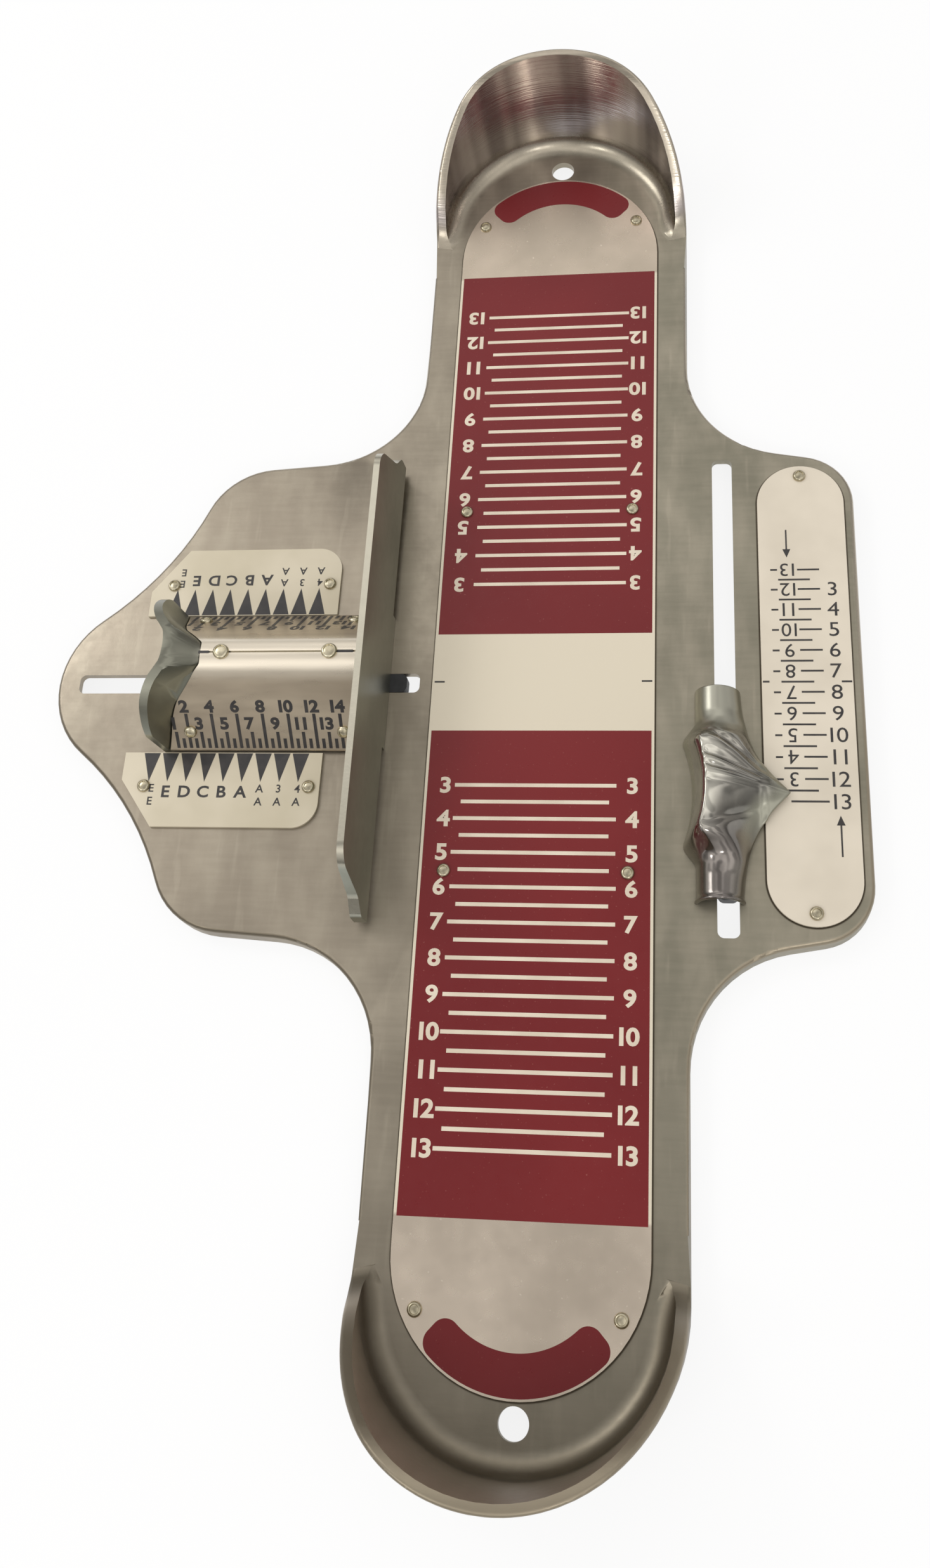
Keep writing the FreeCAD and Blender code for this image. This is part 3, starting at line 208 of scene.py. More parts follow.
def joint_line(place, x, y, half):
    """1 in the narrow joint round a sheet whose round ends have their centres at x and at y and -y, where a
    line of painted shade goes.
    """
    away = (abs(place.axis("Y")) - y).calc("MAXIMUM", 0)
    across = place.axis("X") - x
    outside = (across * across + away * away).calc("SQRT") - half
    return 1 - abs(outside - 0.1).rise(0.1, 0.45)


def satin_casting(place, normal):
    height = place.axis("Z")
    up = normal.axis("Z")
    bed = up.rise(0.9, 0.99)
    wall = height.rise(0.5, 6.0)
    far_cup = place.axis("Y").rise(-20, 20)
    past_end = abs(place.axis("Y")) - plate_end_y
    # Rims and rounded edges are painted lighter: partly wear where use rubs them, partly a painted highlight
    # where they round over.
    rim = height.rise(2.0, 12.0) * up.rise(0.35, 0.6)
    edge = up.rise(0.12, 0.4) * (1 - bed) * (1 - wall) * (1 - past_end.rise(-4, 0) * 0.6)
    rim_wear_and_highlight = (rim + edge).calc("MINIMUM", 1)
    # Bands of painted reflection run up and down the cups' walls, with a few bright strokes that are painted
    # reflections of the lamps.
    angle = place.axis("X").calc("ARCTAN2", past_end)
    painted_reflection_streaks = angle.node("ShaderNodeCombineXYZ", {}, {0: angle}).cloud(1 / 3.2, 2.0).rise(0.35, 0.65)
    for stroke, spread, strength in ((-0.24, 0.09, 0.8), (0.36, 0.16, 0.5), (-0.6, 0.14, 0.15)):
        painted_reflection_streaks = painted_reflection_streaks + (1 - abs(angle - stroke).rise(0.0, spread)) * strength
    # The bed is painted a little lighter on its left, where the light falls, and is greener on its right. It
    # is rubbed and scratched by use, and painted darker towards the near heel and in the near cup's hollow,
    # as painted shade.
    rubbed = place.cloud(7, 5.0, (1, 2.5, 1)).rise(0.35, 0.75)
    brushed = place.cloud(1.2, 3.0, (9, 1, 1)).rise(0.3, 0.7)
    scratch = place.cloud(2.2, 2.0, (1, 9, 1)).rise(0.6, 0.75)
    # Painted light: the bed is a little lighter on its left, where the light falls.
    side = place.axis("X").rise(-60, 50)
    grey = place.mottle(45, side.tint(colour(140, 131, 117), colour(131, 127, 112)),
                        side.tint(colour(154, 144, 129), colour(148, 143, 127)))
    grey = (rubbed * 0.4 + brushed * 0.12 + scratch * 0.2).tint(grey, colour(176, 167, 150))
    near_heel_shade = 1 - place.axis("Y").rise(-172, -60)
    # Painted shade in the near cup's hollow, where the bed turns up into the wall.
    hollow = height.rise(-0.9, 0.5) * (1 - up.rise(0.88, 0.995)) * (1 - height.rise(4, 8)) * (1 - far_cup)
    grey = (near_heel_shade * 0.6).tint(grey, colour(112, 106, 94))
    grey = (hollow * 0.8).tint(grey, colour(84, 78, 67))
    # A narrow line of painted shade round each plate, where the sheet stands proud of the bed.
    grey = joint_line(place, 0, plate_end_y, plate_half).tint(grey, joint_shade)
    grey = joint_line(place, arch_plate_x, arch_plate_end_y, arch_plate_half).tint(grey, joint_shade)
    # Only the inside of the far cup is still polished, and only it takes the painted reflection streaks; the
    # other walls are a plain grey, lighter to the left.
    polished_and_painted_reflections = (painted_reflection_streaks * 0.6).tint(colour(128, 119, 119), colour(236, 228, 226))
    dull = place.axis("X").rise(-30, 20).tint(colour(176, 166, 153), colour(152, 144, 132))
    inside = 1 - normal.axis("Y").rise(-0.05, 0.3)
    cup = (far_cup * inside).tint(dull, polished_and_painted_reflections)
    # The near cup's rims are painted darker, as in shade, and darker still to the left; the far cup's rims
    # are lighter, as lit.
    near_rim = place.axis("X").rise(-36, -10).tint(colour(116, 108, 94), colour(150, 140, 122))
    far_rim = colour(172, 163, 148)
    roughness = 0.46 - far_cup * 0.14 - far_cup * wall * 0.07 - edge * 0.1 - painted_reflection_streaks * wall * 0.05
    grain = place.cloud(0.8) + place.cloud(3.5, 2.0, (1, 2.5, 1)) + brushed * 0.4
    buffed_lines = place.cloud(0.35, 1.0, (80, 80, 1)) * wall * far_cup * 4
    return {
        "Base Color": rim_wear_and_highlight.tint(wall.tint(grey, cup), far_cup.tint(near_rim, far_rim)),
        "Metallic": 1.0,
        "Roughness": roughness + (place.cloud(2.2, 4.0) - 0.5) * 0.16,
        "Normal": (grain + buffed_lines).relief(0.011)}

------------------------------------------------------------

Directive: Quote verbatim the opening lines of the listing above, ending with the line where "return 1 - abs(outside" appears; include both endpoints and nothing more.

Result of the exercise:
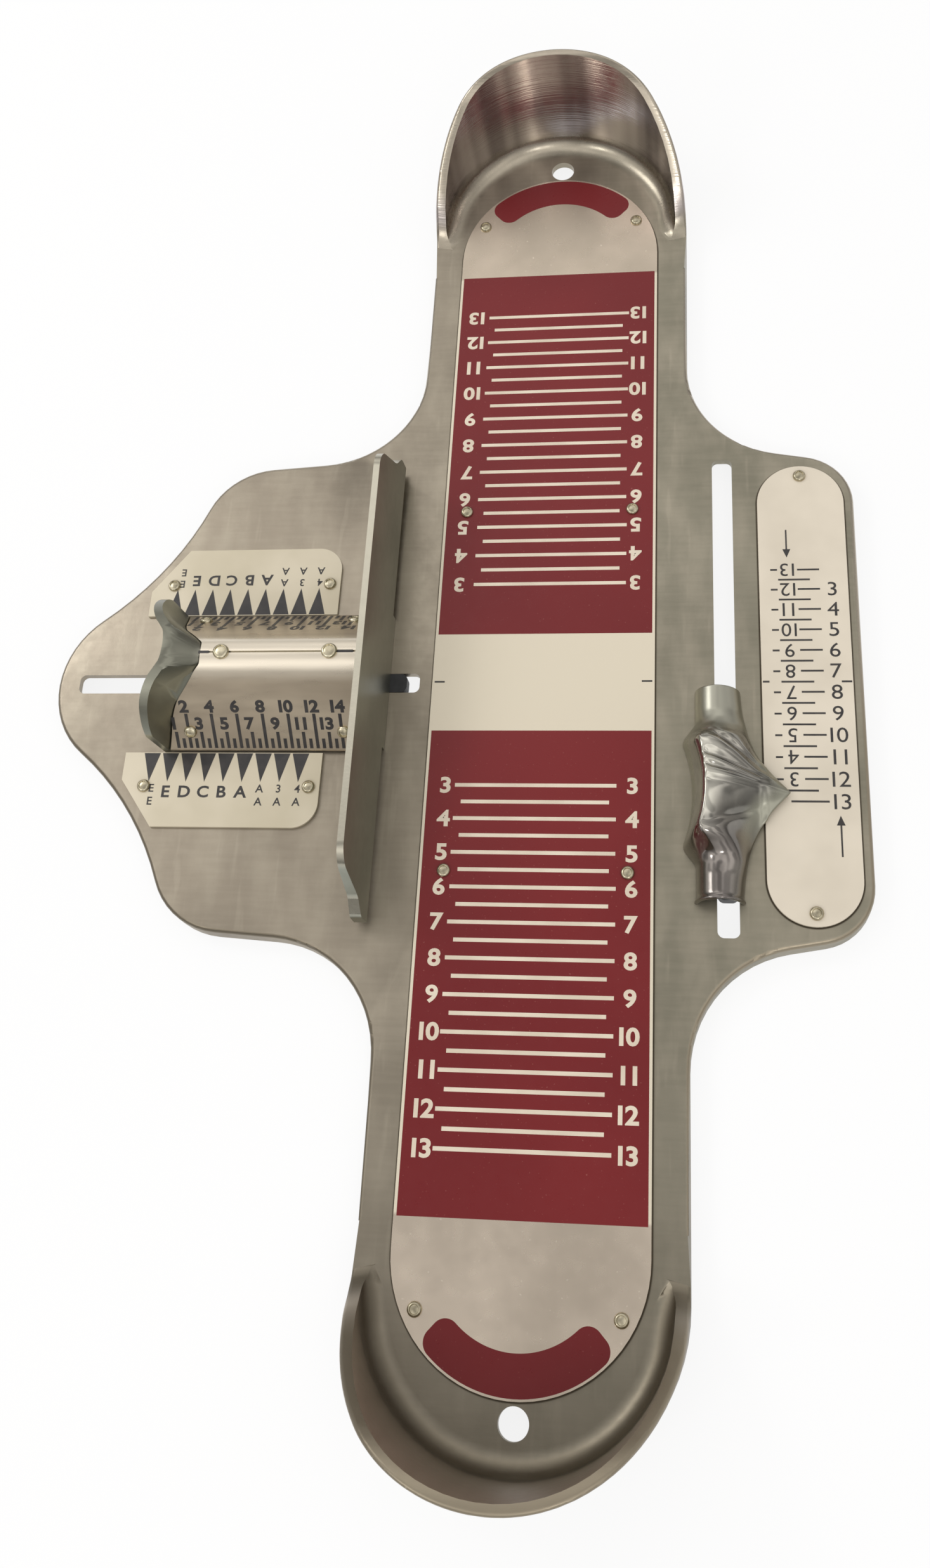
Keep writing the FreeCAD and Blender code for this image. This is part 3, starting at line 208 of scene.py. More parts follow.
def joint_line(place, x, y, half):
    """1 in the narrow joint round a sheet whose round ends have their centres at x and at y and -y, where a
    line of painted shade goes.
    """
    away = (abs(place.axis("Y")) - y).calc("MAXIMUM", 0)
    across = place.axis("X") - x
    outside = (across * across + away * away).calc("SQRT") - half
    return 1 - abs(outside - 0.1).rise(0.1, 0.45)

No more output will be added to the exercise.